Le même Diodore avait rapporté (liv. III, chap. LXVII, p. 364-366, tom. 2) une ancienne tradition de Thymœtès, contemporain d’Orphée, d’après laquelle Ammon, après avoir épousé Rhéa, fille du ciel et sœur de Saturne et des autres Titans, avait eu secrètement d’Amalthée, la plus belle des femmes, un beau fils qui fut élevé mystérieusement dans une contrée délicieuse, dont Diodore fait la description la plus séduisante : ce fils d’Amalthée était Bacchus ; le pays lui-même s’appelait la Corne d’Hesper à cause de sa configuration et la corne d’abondance à cause de sa fertilité.

Ovide (au V° liv. des Fastes, v. 111-128) a suivi l’autre tradition de Diodore ; il ajoute que la chèvre Amalthée ayant perdu une de ses cornes, une nymphe l’avait ramassée et remplie de fruits et de fleurs pour les offrir à Jupiter ; quand le Dieu reconnaissant mit sa nourrice au rang des astres, il doua la corne d’Amalthée de la faculté de se remplir incessamment de fruits et de fleurs. Le même poète (Métamorphoses, au commencement du liv. IX), donne une toute autre origine à la corne d’abondance : le fleuve Achéloüs racontant lui-même comment, sous la forme d’un taureau, il avait en vain lutté contre Hercule, avoue que le héros lui arracha une de ses cornes : les nymphes, dit-il, relevèrent ce gage de sa défaite et le remplirent de fleurs et de fruits parfumés, et cette corne est devenue la corne d’abondance :

                Naïdes hoc pomis et odoro flore repletum
                Sacrârunt divesque meo bona copia cornu est.

                                                    (Métam. lib. IX, v. 87-88).

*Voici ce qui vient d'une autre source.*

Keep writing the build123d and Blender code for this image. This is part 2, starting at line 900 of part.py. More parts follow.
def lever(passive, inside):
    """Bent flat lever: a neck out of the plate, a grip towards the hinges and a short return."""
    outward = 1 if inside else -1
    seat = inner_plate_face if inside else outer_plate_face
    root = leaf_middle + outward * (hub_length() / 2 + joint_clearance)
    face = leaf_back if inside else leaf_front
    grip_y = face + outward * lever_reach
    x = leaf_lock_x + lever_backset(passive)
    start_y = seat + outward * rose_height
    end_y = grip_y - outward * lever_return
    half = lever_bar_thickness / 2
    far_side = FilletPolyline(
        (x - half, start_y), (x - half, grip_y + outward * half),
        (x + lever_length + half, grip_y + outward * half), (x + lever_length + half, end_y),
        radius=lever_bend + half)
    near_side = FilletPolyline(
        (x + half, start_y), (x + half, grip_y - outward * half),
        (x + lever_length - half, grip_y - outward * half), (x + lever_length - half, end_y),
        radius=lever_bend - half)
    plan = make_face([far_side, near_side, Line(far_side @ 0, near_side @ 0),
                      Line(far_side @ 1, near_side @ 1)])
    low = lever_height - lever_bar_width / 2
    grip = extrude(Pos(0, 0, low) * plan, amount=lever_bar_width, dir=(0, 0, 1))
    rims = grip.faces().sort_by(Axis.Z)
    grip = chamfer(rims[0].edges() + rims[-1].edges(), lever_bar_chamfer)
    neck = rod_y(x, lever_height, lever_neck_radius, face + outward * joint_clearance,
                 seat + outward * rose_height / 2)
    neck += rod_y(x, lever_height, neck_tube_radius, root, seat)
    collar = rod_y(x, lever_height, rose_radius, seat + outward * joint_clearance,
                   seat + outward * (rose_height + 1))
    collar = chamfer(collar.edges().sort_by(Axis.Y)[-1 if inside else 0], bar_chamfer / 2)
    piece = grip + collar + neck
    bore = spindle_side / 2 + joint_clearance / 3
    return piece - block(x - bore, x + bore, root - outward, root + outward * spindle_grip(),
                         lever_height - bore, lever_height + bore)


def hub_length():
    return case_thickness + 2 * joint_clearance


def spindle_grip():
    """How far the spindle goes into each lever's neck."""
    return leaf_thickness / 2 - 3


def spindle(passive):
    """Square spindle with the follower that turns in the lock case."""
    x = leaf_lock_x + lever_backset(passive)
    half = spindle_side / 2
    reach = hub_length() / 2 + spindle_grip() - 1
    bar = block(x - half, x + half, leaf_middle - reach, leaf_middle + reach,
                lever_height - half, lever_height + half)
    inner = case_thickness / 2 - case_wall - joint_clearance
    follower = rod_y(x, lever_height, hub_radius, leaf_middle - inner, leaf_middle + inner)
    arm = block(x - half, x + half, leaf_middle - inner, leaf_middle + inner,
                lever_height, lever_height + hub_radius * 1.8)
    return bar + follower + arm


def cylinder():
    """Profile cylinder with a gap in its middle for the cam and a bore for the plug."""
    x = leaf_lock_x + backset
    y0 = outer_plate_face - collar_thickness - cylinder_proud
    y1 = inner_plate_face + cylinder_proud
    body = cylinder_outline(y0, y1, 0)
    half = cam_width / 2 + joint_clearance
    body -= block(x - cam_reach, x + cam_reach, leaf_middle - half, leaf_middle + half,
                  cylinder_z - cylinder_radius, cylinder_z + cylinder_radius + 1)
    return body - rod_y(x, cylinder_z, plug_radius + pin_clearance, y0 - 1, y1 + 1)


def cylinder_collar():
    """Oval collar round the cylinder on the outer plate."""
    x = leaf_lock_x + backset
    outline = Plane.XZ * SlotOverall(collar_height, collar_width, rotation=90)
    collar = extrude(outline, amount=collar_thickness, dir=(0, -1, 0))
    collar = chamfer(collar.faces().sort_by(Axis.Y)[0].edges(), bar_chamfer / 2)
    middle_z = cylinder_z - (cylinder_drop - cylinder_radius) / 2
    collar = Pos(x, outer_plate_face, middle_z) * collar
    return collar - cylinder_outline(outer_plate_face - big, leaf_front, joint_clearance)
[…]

D’après Apollodore (liv. II, chap. 7, § 5, p. 96, édit. de Heyne), Hercule rendit à Achéloüs vaincu, la corne qu’il lui avait arrachée dans la lutte ; et le Dieu, par reconnaissance, lui donna en échange la corne d’Amalthée ; or, c’était, selon ce Mythographe, une corne de taureau, qui s’emplissait, au gré du possesseur, de tous les mets et de toutes les liqueurs qu’il désirait : elle avait appartenu à Amalthée, fille d’Émonius. Le même Appollodore raconte au surplus l’aventure de Jupiter nourri par les Curètes et les Nymphes, du lait de la chèvre Amalthée, comme Diodore l’a fait au liv. V (Biblioth. liv. 1, chap. 1, $ 5, p. 2).

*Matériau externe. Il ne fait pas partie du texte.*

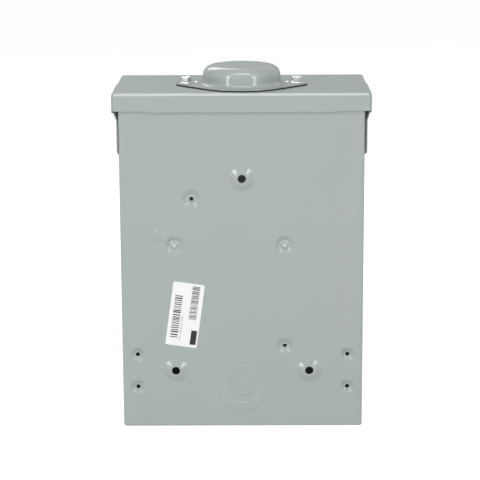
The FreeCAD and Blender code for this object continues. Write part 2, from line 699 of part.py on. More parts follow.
def make_block(name, across):
    """A moulded insulating block: two pedestals for the jaws, joined by a low bridge."""
    body = new_body("block_" + name)
    sketch = new_sketch(body, "YZ_Plane", ("0", "0", f"{across}-block_width/2"))
    foot, face, bridge = y_at(PAN_FACE), y_at("block_face"), y_at("bridge_face")
    low, high = "meter_high-block_reach", "meter_high+block_reach"
    draw_outline(sketch, [
        (foot, low), (face, low, "block_round"), (face, "meter_high-bridge_reach", "block_round"),
        (bridge, "meter_high-bridge_reach", "block_round"),
        (bridge, "meter_high+bridge_reach", "block_round"),
        (face, "meter_high+bridge_reach", "block_round"), (face, high, "block_round"),
        (foot, high)])
    pad(body, sketch, "block_width")
    holes = new_sketch(body, "XZ_Plane", (across, "0", ahead("sheet")))
    for sign in ENDS.values():
        draw_circle(holes, "0", f"meter_high{sign}block_screw", "machine_screw+slip")
    if name == "left":
        draw_circle(holes, f"-pan_screw_left-({across})", "pan_screw_high",
                    "screw_head+driver_room")
    cut(body, holes, "block_face")
    bores = new_sketch(body, "XZ_Plane", (across, "0", ahead("block_face-jaw_bolt_length")))
    for sign in ENDS.values():
        draw_circle(bores, "0", f"meter_high{sign}jaw_reach", "machine_screw+slip")
        draw_circle(bores, "0", f"meter_high{sign}(jaw_reach+lug_reach)", "machine_screw+slip")
    cut(body, bores, "jaw_bolt_length*2")


def make_jaw(name, across, sign):
    """A flat strap on the block with two spring arms that pinch towards the meter's blade."""
    body = new_body(name)
    centre = f"(meter_high{sign}jaw_reach)"
    ends = [f"{centre}{'-' if sign == '+' else '+'}jaw_height/2",
            f"{centre}{sign}(lug_reach+lug_length/2)"]
    strap = new_sketch(body, "XZ_Plane", (across, "0", ahead("block_face")))
    low, high = ends if sign == "+" else ends[::-1]
    draw_outline(strap, box_corners("-strap_width/2", low, "strap_width/2", high, "sheet"))
    for reach in ("0", "lug_reach"):
        draw_circle(strap, "0", f"{centre}{sign}{reach}", "machine_screw+slip")
    pad(body, strap, "strap_thick")
    root = "block_face+strap_thick"
    for side in ("", "-"):
        arm = new_sketch(body, "XY_Plane", (across, "0", f"{centre}-jaw_height/2"))
        path = [("jaw_gap", f"{root}-strap_thick/2"), ("jaw_gap", f"{root}+jaw_waist"),
                ("jaw_throat", f"{root}+jaw_pinch"), ("jaw_mouth", f"{root}+jaw_top")]
        draw_outline(arm, leaf_outline(path, "jaw_sheet", side))
        pad(body, arm, "jaw_height")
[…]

(2) Diodore de Sicile qui, outre les deux versions différentes que nous avons indiquées ci-dessus, rapporte aussi celle qui regarde la corne d’abondance comme une des cornes d’Achéloüs enlevée par Hercule, en donne cette explication assez raisonnable : les cornes d’Achéloüs étaient deux bras tortueux du fleuve, Hercule détourna l’un de ces bras et rendit ainsi à la culture un terrain très-fertile qui produisit abondamment tous les genres de fruits que l’on recueille en automne : on dit donc qu’il s’était rendu maître de l’une des cornes d’Acheloüs et que cette corne était devenue dans ses mains une source d’abondance (lib. IV, chap. 35, p. 106-107, tom. 3). Dion Chrysosthôme (Disc. 63, tom. 2, p. 327, édit. de Reiske) nomme aussi corne d’Amalthée, celle qu’Hercule avait arrachée au Dieu du fleuve Achéloüs.